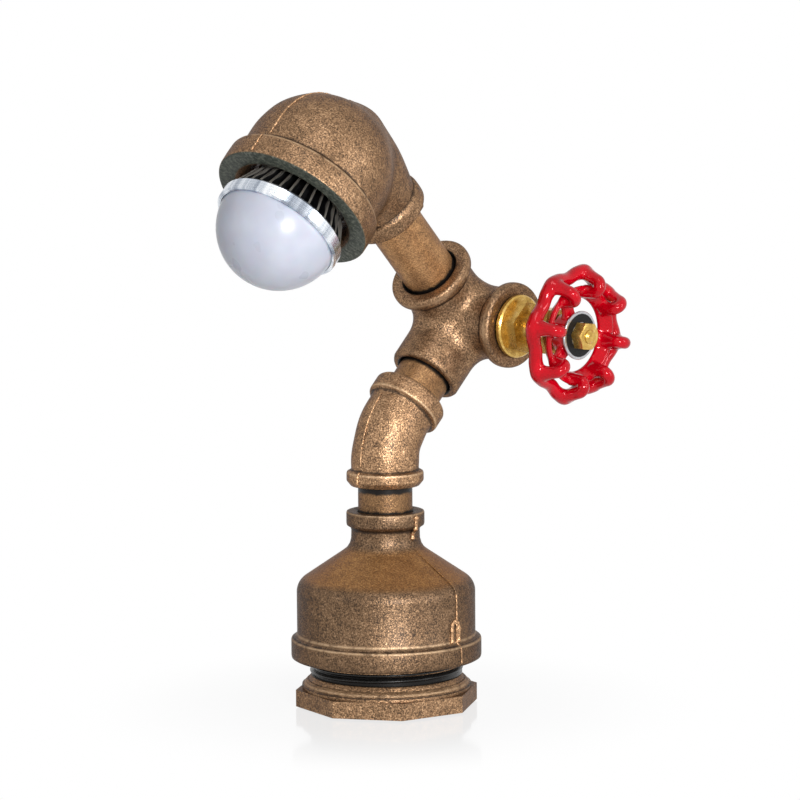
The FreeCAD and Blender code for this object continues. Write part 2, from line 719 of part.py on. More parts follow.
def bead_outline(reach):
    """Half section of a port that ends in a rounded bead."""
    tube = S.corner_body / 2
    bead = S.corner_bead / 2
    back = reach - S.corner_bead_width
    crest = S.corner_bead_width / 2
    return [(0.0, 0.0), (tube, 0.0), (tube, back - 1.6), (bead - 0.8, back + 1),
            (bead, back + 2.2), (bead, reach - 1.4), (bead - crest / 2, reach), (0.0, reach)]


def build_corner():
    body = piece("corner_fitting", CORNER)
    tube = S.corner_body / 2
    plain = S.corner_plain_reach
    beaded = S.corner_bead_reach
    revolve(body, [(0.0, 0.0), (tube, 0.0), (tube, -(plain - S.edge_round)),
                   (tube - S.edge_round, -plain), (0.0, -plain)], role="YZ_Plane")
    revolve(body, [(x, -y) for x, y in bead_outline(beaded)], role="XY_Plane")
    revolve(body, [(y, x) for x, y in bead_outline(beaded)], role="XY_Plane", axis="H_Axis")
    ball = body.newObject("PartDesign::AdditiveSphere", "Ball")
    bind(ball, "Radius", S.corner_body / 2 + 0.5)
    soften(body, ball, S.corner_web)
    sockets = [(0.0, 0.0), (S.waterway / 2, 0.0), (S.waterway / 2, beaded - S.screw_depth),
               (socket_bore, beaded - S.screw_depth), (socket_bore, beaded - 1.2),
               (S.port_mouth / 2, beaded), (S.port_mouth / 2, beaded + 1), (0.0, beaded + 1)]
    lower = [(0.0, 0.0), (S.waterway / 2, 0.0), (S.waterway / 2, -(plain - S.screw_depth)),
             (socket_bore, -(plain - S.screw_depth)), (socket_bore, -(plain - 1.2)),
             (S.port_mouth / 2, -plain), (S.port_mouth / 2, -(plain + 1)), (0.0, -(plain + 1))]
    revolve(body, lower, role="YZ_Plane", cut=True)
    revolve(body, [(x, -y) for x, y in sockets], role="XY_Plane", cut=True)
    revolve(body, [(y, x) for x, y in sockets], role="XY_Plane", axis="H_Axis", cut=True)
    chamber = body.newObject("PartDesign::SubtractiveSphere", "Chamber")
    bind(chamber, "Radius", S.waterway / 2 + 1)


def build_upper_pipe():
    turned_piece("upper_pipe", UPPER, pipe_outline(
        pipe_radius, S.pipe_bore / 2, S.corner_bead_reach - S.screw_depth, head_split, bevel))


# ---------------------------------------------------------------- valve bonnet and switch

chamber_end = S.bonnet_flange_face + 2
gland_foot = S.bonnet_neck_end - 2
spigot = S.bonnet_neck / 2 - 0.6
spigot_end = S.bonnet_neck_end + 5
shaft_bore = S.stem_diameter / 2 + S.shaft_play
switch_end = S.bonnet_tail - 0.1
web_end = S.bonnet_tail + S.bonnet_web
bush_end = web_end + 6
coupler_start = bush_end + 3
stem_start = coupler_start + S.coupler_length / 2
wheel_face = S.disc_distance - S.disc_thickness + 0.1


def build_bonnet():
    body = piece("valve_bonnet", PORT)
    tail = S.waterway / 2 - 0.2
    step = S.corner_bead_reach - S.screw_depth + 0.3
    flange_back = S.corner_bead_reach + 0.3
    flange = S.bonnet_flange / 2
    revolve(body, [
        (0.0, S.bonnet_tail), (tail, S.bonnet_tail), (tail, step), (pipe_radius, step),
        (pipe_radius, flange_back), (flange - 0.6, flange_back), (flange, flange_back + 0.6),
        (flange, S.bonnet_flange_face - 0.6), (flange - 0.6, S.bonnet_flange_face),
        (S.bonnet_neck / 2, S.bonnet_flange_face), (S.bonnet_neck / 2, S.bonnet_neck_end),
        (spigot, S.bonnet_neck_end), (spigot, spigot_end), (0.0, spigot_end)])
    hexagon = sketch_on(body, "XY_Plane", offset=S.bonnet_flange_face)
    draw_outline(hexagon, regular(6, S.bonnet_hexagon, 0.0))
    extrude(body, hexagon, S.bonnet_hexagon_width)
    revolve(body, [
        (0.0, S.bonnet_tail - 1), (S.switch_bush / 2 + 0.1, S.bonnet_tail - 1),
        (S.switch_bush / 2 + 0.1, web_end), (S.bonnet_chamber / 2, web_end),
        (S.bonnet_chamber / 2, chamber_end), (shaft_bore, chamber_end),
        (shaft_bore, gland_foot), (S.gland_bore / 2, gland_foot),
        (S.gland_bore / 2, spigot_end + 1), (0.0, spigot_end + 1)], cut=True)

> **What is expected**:
Output all of the data above without any alteration.

> **Response to the exercise**:
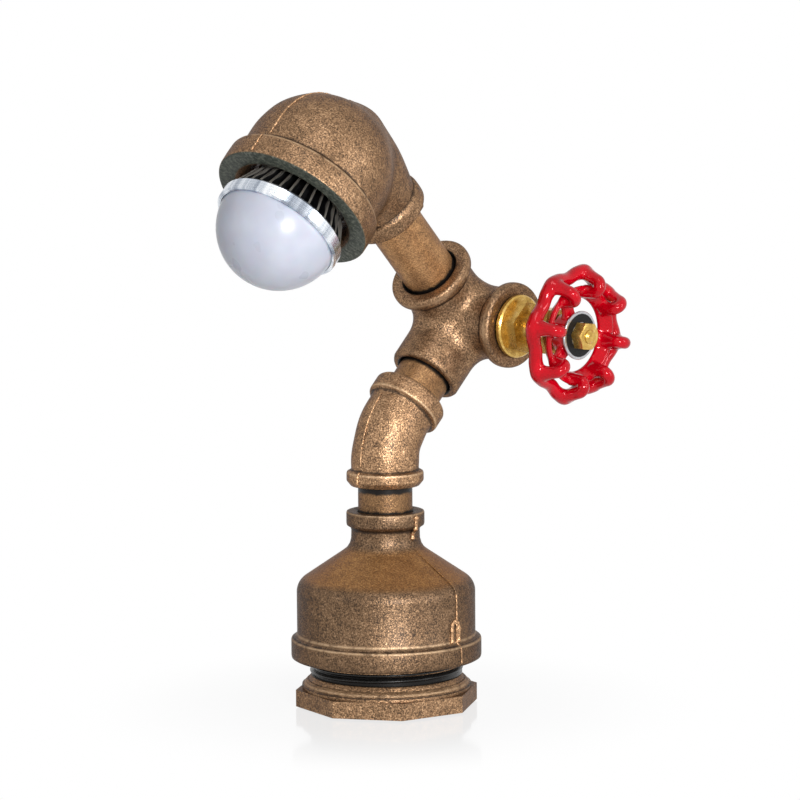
The FreeCAD and Blender code for this object continues. Write part 2, from line 719 of part.py on. More parts follow.
def bead_outline(reach):
    """Half section of a port that ends in a rounded bead."""
    tube = S.corner_body / 2
    bead = S.corner_bead / 2
    back = reach - S.corner_bead_width
    crest = S.corner_bead_width / 2
    return [(0.0, 0.0), (tube, 0.0), (tube, back - 1.6), (bead - 0.8, back + 1),
            (bead, back + 2.2), (bead, reach - 1.4), (bead - crest / 2, reach), (0.0, reach)]


def build_corner():
    body = piece("corner_fitting", CORNER)
    tube = S.corner_body / 2
    plain = S.corner_plain_reach
    beaded = S.corner_bead_reach
    revolve(body, [(0.0, 0.0), (tube, 0.0), (tube, -(plain - S.edge_round)),
                   (tube - S.edge_round, -plain), (0.0, -plain)], role="YZ_Plane")
    revolve(body, [(x, -y) for x, y in bead_outline(beaded)], role="XY_Plane")
    revolve(body, [(y, x) for x, y in bead_outline(beaded)], role="XY_Plane", axis="H_Axis")
    ball = body.newObject("PartDesign::AdditiveSphere", "Ball")
    bind(ball, "Radius", S.corner_body / 2 + 0.5)
    soften(body, ball, S.corner_web)
    sockets = [(0.0, 0.0), (S.waterway / 2, 0.0), (S.waterway / 2, beaded - S.screw_depth),
               (socket_bore, beaded - S.screw_depth), (socket_bore, beaded - 1.2),
               (S.port_mouth / 2, beaded), (S.port_mouth / 2, beaded + 1), (0.0, beaded + 1)]
    lower = [(0.0, 0.0), (S.waterway / 2, 0.0), (S.waterway / 2, -(plain - S.screw_depth)),
             (socket_bore, -(plain - S.screw_depth)), (socket_bore, -(plain - 1.2)),
             (S.port_mouth / 2, -plain), (S.port_mouth / 2, -(plain + 1)), (0.0, -(plain + 1))]
    revolve(body, lower, role="YZ_Plane", cut=True)
    revolve(body, [(x, -y) for x, y in sockets], role="XY_Plane", cut=True)
    revolve(body, [(y, x) for x, y in sockets], role="XY_Plane", axis="H_Axis", cut=True)
    chamber = body.newObject("PartDesign::SubtractiveSphere", "Chamber")
    bind(chamber, "Radius", S.waterway / 2 + 1)


def build_upper_pipe():
    turned_piece("upper_pipe", UPPER, pipe_outline(
        pipe_radius, S.pipe_bore / 2, S.corner_bead_reach - S.screw_depth, head_split, bevel))


# ---------------------------------------------------------------- valve bonnet and switch

chamber_end = S.bonnet_flange_face + 2
gland_foot = S.bonnet_neck_end - 2
spigot = S.bonnet_neck / 2 - 0.6
spigot_end = S.bonnet_neck_end + 5
shaft_bore = S.stem_diameter / 2 + S.shaft_play
switch_end = S.bonnet_tail - 0.1
web_end = S.bonnet_tail + S.bonnet_web
bush_end = web_end + 6
coupler_start = bush_end + 3
stem_start = coupler_start + S.coupler_length / 2
wheel_face = S.disc_distance - S.disc_thickness + 0.1


def build_bonnet():
    body = piece("valve_bonnet", PORT)
    tail = S.waterway / 2 - 0.2
    step = S.corner_bead_reach - S.screw_depth + 0.3
    flange_back = S.corner_bead_reach + 0.3
    flange = S.bonnet_flange / 2
    revolve(body, [
        (0.0, S.bonnet_tail), (tail, S.bonnet_tail), (tail, step), (pipe_radius, step),
        (pipe_radius, flange_back), (flange - 0.6, flange_back), (flange, flange_back + 0.6),
        (flange, S.bonnet_flange_face - 0.6), (flange - 0.6, S.bonnet_flange_face),
        (S.bonnet_neck / 2, S.bonnet_flange_face), (S.bonnet_neck / 2, S.bonnet_neck_end),
        (spigot, S.bonnet_neck_end), (spigot, spigot_end), (0.0, spigot_end)])
    hexagon = sketch_on(body, "XY_Plane", offset=S.bonnet_flange_face)
    draw_outline(hexagon, regular(6, S.bonnet_hexagon, 0.0))
    extrude(body, hexagon, S.bonnet_hexagon_width)
    revolve(body, [
        (0.0, S.bonnet_tail - 1), (S.switch_bush / 2 + 0.1, S.bonnet_tail - 1),
        (S.switch_bush / 2 + 0.1, web_end), (S.bonnet_chamber / 2, web_end),
        (S.bonnet_chamber / 2, chamber_end), (shaft_bore, chamber_end),
        (shaft_bore, gland_foot), (S.gland_bore / 2, gland_foot),
        (S.gland_bore / 2, spigot_end + 1), (0.0, spigot_end + 1)], cut=True)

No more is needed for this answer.